In November, Tanya Taylor dropped a limited-edition “remixed and restitched” sleep collection, featuring pajama sets and accessories crafted from fabrics left over from various 2019 collections, including resort and pre-fall. It’s an evolution from the scrunchies she’d already been making and selling — quite successfully, the designer says — using scraps left over from previously-produced prints.
“We’re such a print-focused brand, and sometimes, it’s hard to address the excess fabric that we sit on because a lot of it feels so specific to a time and place within a collection we sold,” Taylor tells Fashionista. “At the end of the year, we would always tally up what prints we had. This time, we had I think 180 yards of various prints.” The solution? Silk pajamas made using bulk yardage leftover from 2019, retailing for just under $200 and available in sizes XS through 3X — plus a sleep mask and scrunchie set sold for $60.
“I think this could be a really easy, repeatable thing that we offer in November of each year. By September, we’ve already shipped fall, so you kind of have a read of a full year of fabric that you can work with, and we already have the patterns. It’s a really sustainable, easy way of creating new product that’s based off of things we already own,” she says.
Similarly, Jonathan Cohen is addressing his brand’s impact on the environment in a more permanent way: This month, he introduced The Studio, a whole new line within his company. It’s direct-to-consumer, priced more affordably than his main collection and made with excess fabrics from past production runs. There’s no set schedule for it: “We basically look at what we have left over in waste and scrap and kind of go from there,” he tells Fashionista. There are scarves made from prints dating back to fall 2015 (which start at $95) alongside a one-of-a-kind coat that’s the result of literal scraps from various seasons that were sewn together (at $3,225, it’s the most expensive item in this first drop).
The Studio was born out of Cohen’s concern about the waste created in the process of making clothing, something he and business partner Sarah Leff have been conscious of for years, he says, by virtue of how the company is run — “being made in New York, knowing the workers, [doing] two collections a year because we never want to overproduce.” The Studio not only gives Cohen a solution for what to do with all the unused fabric sitting around his factories, but also an opportunity to have a direct-to-consumer arm to the business.
The excess material that comes with creating a collection is something Cohen knows intimately: Before the team got a studio, the designer worked out of his apartment. “I keep saying I was living in the waste of it,” he says. “I’d see how much fabric we had because I was sleeping around it.” They realized they needed to make some changes; these started out small (switching from paper to digital sketches, for example, or changing the sourcing of fabrics to upcycled or recycled alternatives) and eventually led to the team “not just thinking about [waste],” but “[putting] metrics to it.”
Last year, the company put together a case study by tracking a single dress through a full production run, to better understand what waste it caused and how they could reduce it. Through it, Cohen says, they estimated that “$14,000-worth of scraps” were going to landfills, as opposed to being repurposed in some way. This exercise helped them change their own production cycle to become more circular, finding new uses for leftover running yardage and other waste from muslins, samples and production — one of which is The Studio.
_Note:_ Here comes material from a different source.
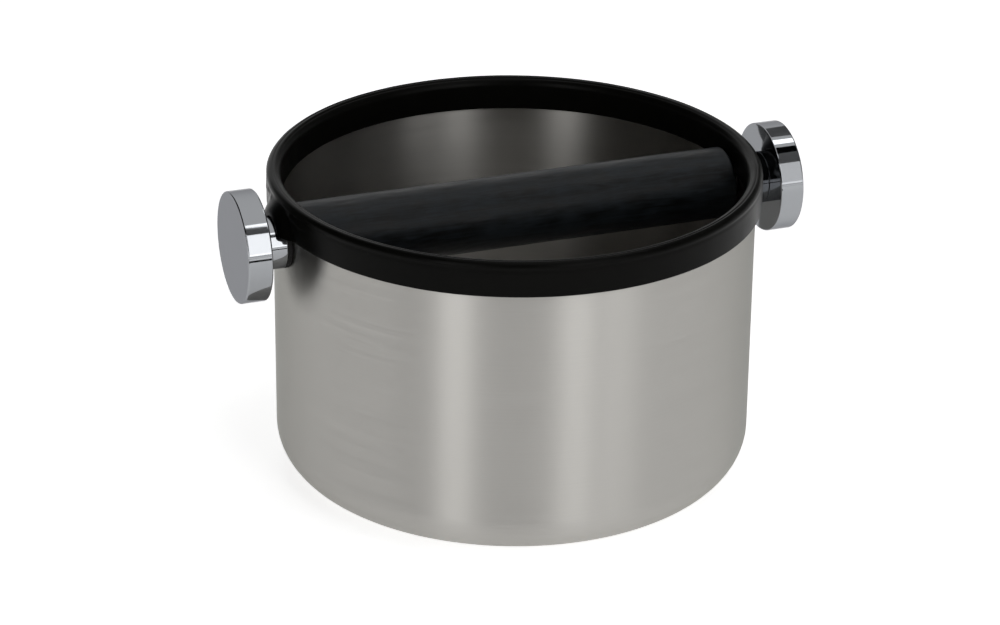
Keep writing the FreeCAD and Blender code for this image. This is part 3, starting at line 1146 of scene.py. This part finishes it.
@dataclass(frozen=True)
class Wall:
    """An unlit curved card round the object, which the camera doesn't see.

    Its start and end are azimuths in degrees: 0 is in front, 90 on the right. Its other sizes
    are in metres. A flag shows in bright metal only and shades nothing.
    """

    name: str
    start: float
    end: float
    colour: str
    radius: float = 2.4
    bottom: float = 0.3
    top: float = 4.0
    is_flag: bool = False
    steps: int = 24

    def build(self) -> None:
        """Build and paint the card."""
        azimuths = [math.radians(self.start + (self.end - self.start) * i / self.steps)
                    for i in range(self.steps + 1)]
        points = [(self.radius * math.sin(a), -self.radius * math.cos(a), level)
                  for a in azimuths for level in (self.bottom, self.top)]
        faces = [(2 * i, 2 * i + 1, 2 * i + 3, 2 * i + 2) for i in range(self.steps)]
        mesh = bpy.data.meshes.new(self.name)
        mesh.from_pydata(points, [], faces)
        card = add_object(self.name, mesh)
        material, tree = blank_material(self.name + "_paint")
        paint = add_node(tree, "BsdfDiffuse", inputs={"Color": linear(self.colour)})
        add_node(tree, "OutputMaterial", inputs={"Surface": paint.outputs[0]})
        mesh.materials.append(material)
        card.visible_camera = False
        card.visible_shadow = card.visible_diffuse = not self.is_flag


@dataclass(frozen=True)
class Lamp:
    """A soft rectangular lamp, its place and sizes in metres.

    Its radiance is how bright its face is, where 1 is white.
    """

    name: str
    place: tuple[float, float, float]
    target: tuple[float, float, float]
    width: float
    height: float
    radiance: float

    def build(self) -> None:
        """Hang the lamp and turn it to its target."""
        data = bpy.data.lights.new(self.name, "AREA")
        data.shape = "RECTANGLE"
        data.size, data.size_y = self.width, self.height
        data.energy = self.radiance * math.pi * self.width * self.height
        lamp = add_object(self.name, data)
        lamp.location = self.place
        towards = Vector(self.target) - Vector(self.place)
        lamp.rotation_euler = towards.to_track_quat("-Z", "Y").to_euler()


DARK, GREY, BLACK = "#303030", "#BBBBBB", "#141414"
BOWL_MIDDLE, RING_LEVEL = (0, 0, 0.06), (0, 0, 0.1)


@dataclass
class Studio:
    """Pale floor, white surround, unlit walls, lamps and the camera."""

    floor_size: float = 12.0
    floor_colour: str = "#F2F2F2"
    floor_glow: float = 0.66
    white: str = "#FFFFFF"
    # The walls give the steel its greys. The black flags draw the fine dark lines that bright
    # metal needs: the low one in the left knob, the high one in the right.
    walls: tuple[Wall, ...] = (
        Wall("tall_dark_wall", -165, -40, DARK, top=9.0),
        Wall("dark_wall", -40, 12, DARK),
        Wall("grey_wall", 12, 150, GREY),
        Wall("low_flag", -70, 18, BLACK, radius=0.50, bottom=0.0, top=0.035, is_flag=True),
        Wall("high_flag", 40, 75, BLACK, radius=0.72, bottom=1.15, top=1.60, is_flag=True))
    # The strips give the bowl its two upright bands, the high lamps light the knobs' rims from
    # above, and the fill lifts the right side.
    lamps: tuple[Lamp, ...] = (
        Lamp("strip_left", (-0.93, -0.90, 0.55), BOWL_MIDDLE, 0.34, 1.0, 3.05),
        Lamp("strip_right", (0.16, -1.20, 0.60), BOWL_MIDDLE, 0.33, 1.0, 2.8),
        Lamp("high_front", (0.41, -0.76, 1.42), RING_LEVEL, 0.22, 0.34, 2.6),
        Lamp("high_right", (0.56, 0.12, 1.50), RING_LEVEL, 0.26, 0.34, 3.4),
        Lamp("fill_right", (0.64, -1.18, 0.60), BOWL_MIDDLE, 0.40, 1.0, 1.2))
    camera_azimuth: float = -20.375
    camera_elevation: float = 24.83
    camera_roll: float = 0.641
    camera_target: tuple[float, float, float] = (-4.196, 1.558, 53.381)
    camera_distance: float = 1231.0
    lens: float = 127.6
    sensor_width: float = 36.0

    def build(self) -> None:
        """Build the surround, the floor, the walls, the lamps and the camera."""
        self.build_world()
        self.build_floor()
        for wall in self.walls:
            wall.build()
        for lamp in self.lamps:
            lamp.build()
        self.build_camera()

    def build_world(self) -> None:
        """A plain white surround."""
        world = bpy.data.worlds.new("surround")
        bpy.context.scene.world = world
        world.use_nodes = True
        tree = world.node_tree
        tree.nodes.clear()
        sky = add_node(tree, "Background", inputs={"Color": linear(self.white), "Strength": 1.0})
        add_node(tree, "OutputWorld", inputs={"Surface": sky.outputs[0]})

    def build_floor(self) -> None:
        """A pale board that takes the object's shadow and shows white to eye and metal alike."""
        half = self.floor_size / 2
        mesh = bpy.data.meshes.new("floor")
        mesh.from_pydata([(-half, -half, 0), (half, -half, 0), (half, half, 0), (-half, half, 0)],
                         [], [(0, 1, 2, 3)])
        floor = add_object("floor", mesh)
        material, tree = blank_material("pale_board")
        path = add_node(tree, "LightPath").outputs
        seen = add_node(tree, "Math", {"operation": "MAXIMUM"},
                        {0: path["Is Camera Ray"], 1: path["Is Glossy Ray"]}).outputs[0]
        shown = add_node(tree, "Math", {"operation": "MAXIMUM"},
                         {0: seen, 1: path["Is Transmission Ray"]}).outputs[0]
        strength = add_node(tree, "Math", {"operation": "MULTIPLY"},
                            {0: shown, 1: self.floor_glow}).outputs[0]
        board = add_node(tree, "BsdfDiffuse", inputs={"Color": linear(self.floor_colour)})
        glow = add_node(tree, "Emission", inputs={"Color": linear(self.white),
                                                  "Strength": strength})
        both = add_node(tree, "AddShader", inputs={0: board.outputs[0], 1: glow.outputs[0]})
        add_node(tree, "OutputMaterial", inputs={"Surface": both.outputs[0]})
        mesh.materials.append(material)

    def build_camera(self) -> None:
        """The camera: a long lens from the front left, a little above."""
        azimuth, elevation, roll = map(math.radians, (
            self.camera_azimuth, self.camera_elevation, self.camera_roll))
        target = Vector(self.camera_target) * MM
        distance = self.camera_distance * MM
        back = Vector((math.sin(azimuth) * math.cos(elevation),
                       -math.cos(azimuth) * math.cos(elevation), math.sin(elevation)))
        right = Vector((math.cos(azimuth), math.sin(azimuth), 0))
        up = back.cross(right)
        across = right * math.cos(roll) + up * math.sin(roll)
        upright = up * math.cos(roll) - right * math.sin(roll)
        data = bpy.data.cameras.new("camera")
        data.lens, data.sensor_width = self.lens, self.sensor_width
        camera = add_object("camera", data)
        turn = Matrix((across, upright, back)).transposed().to_4x4()
        camera.matrix_world = Matrix.Translation(target + back * distance) @ turn
        bpy.context.scene.camera = camera


def main() -> None:
    """Build the finishes, the pieces and the studio, in that order."""
    logging.basicConfig(level=logging.INFO, format="%(name)s: %(message)s")
    bpy.context.scene.view_settings.view_transform = "Standard"
    finishes = Finishes()
    finishes.build()
    pieces = [Bowl(finishes).build(), RimRing(finishes).build()]
    pieces += Bar(finishes).build()
    for side in Side:
        pieces += Knob(finishes, side).build()
    Washers(finishes).dress()
    for piece in pieces:
        LOG.info("built %s, %d points", piece.name, len(piece.data.vertices))
    Studio().build()


if __name__ == "__main__":
    main()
“Not to get political — I guess this is political — but in the elections, I felt like our government wasn’t going to do anything about this issue. So I felt more responsibility to take it into my own hands, which I think is very empowering, to be honest,” Cohen says. “I realized I can’t wait for anyone to solve this problem. I have to make these changes on my own.”
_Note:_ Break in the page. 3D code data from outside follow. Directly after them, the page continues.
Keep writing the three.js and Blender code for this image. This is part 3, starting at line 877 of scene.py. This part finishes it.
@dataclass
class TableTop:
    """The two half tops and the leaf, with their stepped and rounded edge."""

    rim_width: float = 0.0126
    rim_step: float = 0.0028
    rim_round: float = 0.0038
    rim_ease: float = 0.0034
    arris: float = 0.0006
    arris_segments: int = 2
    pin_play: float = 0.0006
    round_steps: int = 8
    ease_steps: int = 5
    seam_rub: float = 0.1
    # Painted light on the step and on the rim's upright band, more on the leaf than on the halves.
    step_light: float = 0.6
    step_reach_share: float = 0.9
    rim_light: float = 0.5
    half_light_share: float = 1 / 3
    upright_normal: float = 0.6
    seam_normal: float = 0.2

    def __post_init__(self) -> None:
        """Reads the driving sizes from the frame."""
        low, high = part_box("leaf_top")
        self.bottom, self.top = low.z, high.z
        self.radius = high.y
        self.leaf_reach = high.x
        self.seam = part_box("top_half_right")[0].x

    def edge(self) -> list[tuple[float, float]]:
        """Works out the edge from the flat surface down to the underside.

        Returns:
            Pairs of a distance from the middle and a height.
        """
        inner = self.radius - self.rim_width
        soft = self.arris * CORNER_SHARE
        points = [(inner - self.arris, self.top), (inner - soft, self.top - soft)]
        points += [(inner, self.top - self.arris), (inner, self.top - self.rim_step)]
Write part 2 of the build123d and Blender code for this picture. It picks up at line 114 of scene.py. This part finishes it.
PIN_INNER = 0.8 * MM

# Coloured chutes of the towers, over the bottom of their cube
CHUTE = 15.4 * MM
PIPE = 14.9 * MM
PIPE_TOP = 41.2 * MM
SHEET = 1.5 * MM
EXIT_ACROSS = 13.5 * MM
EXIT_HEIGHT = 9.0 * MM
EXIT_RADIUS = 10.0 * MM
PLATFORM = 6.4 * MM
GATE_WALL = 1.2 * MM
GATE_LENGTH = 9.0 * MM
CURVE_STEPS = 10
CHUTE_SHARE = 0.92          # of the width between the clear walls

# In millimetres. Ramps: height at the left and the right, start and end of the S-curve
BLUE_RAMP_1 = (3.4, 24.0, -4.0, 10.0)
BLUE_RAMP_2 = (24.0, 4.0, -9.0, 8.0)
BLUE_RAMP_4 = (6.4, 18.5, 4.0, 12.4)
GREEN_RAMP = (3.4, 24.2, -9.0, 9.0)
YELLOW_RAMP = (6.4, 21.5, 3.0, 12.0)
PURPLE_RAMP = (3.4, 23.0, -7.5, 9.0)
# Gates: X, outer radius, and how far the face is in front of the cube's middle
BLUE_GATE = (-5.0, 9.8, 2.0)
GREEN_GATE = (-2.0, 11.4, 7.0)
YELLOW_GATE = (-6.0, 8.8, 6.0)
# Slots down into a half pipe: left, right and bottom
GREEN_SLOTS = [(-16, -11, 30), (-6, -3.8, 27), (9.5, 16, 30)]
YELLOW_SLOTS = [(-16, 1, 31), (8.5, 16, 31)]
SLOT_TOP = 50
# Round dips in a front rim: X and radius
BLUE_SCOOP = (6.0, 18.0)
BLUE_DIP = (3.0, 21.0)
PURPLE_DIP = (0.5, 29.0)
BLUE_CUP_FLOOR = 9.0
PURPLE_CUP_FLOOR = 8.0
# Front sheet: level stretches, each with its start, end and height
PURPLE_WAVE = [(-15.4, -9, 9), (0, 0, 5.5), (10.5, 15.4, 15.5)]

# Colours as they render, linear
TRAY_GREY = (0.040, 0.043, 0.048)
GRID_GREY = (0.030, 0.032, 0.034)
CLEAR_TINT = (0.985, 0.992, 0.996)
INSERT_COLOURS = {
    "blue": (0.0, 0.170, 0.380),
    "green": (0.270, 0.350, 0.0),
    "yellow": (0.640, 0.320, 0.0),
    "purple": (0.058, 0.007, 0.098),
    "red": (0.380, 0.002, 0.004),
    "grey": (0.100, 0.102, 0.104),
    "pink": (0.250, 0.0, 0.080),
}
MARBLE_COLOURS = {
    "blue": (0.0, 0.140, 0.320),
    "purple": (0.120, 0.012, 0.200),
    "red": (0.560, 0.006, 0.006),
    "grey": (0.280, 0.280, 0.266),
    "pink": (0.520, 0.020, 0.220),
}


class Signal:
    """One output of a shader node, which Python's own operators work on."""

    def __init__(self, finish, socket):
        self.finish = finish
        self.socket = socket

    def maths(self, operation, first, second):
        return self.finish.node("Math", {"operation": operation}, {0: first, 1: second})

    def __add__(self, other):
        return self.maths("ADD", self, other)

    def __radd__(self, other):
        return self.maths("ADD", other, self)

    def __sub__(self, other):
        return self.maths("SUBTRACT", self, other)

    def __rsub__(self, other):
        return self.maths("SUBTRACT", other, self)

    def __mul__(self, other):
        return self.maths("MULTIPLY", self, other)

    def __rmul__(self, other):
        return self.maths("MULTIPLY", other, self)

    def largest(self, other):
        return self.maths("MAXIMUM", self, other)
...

Taylor believes designers should be reflecting on the waste they produce through their work “and think about big or small ways they can be leaner and be more thoughtful as organizations.” Her pajamas and scrunchies were born out of that kind of exercise, and she says her customer has been really responsive to it, since it also presents an educational opportunity for the consumer about what goes into creating a product.
“I think there’s something really beautiful when it comes to print, that there are ways to give a longer life cycle to the art that we create,” she says. “We create new art often and I think that it’s nice for us as a team to see more purpose to it.”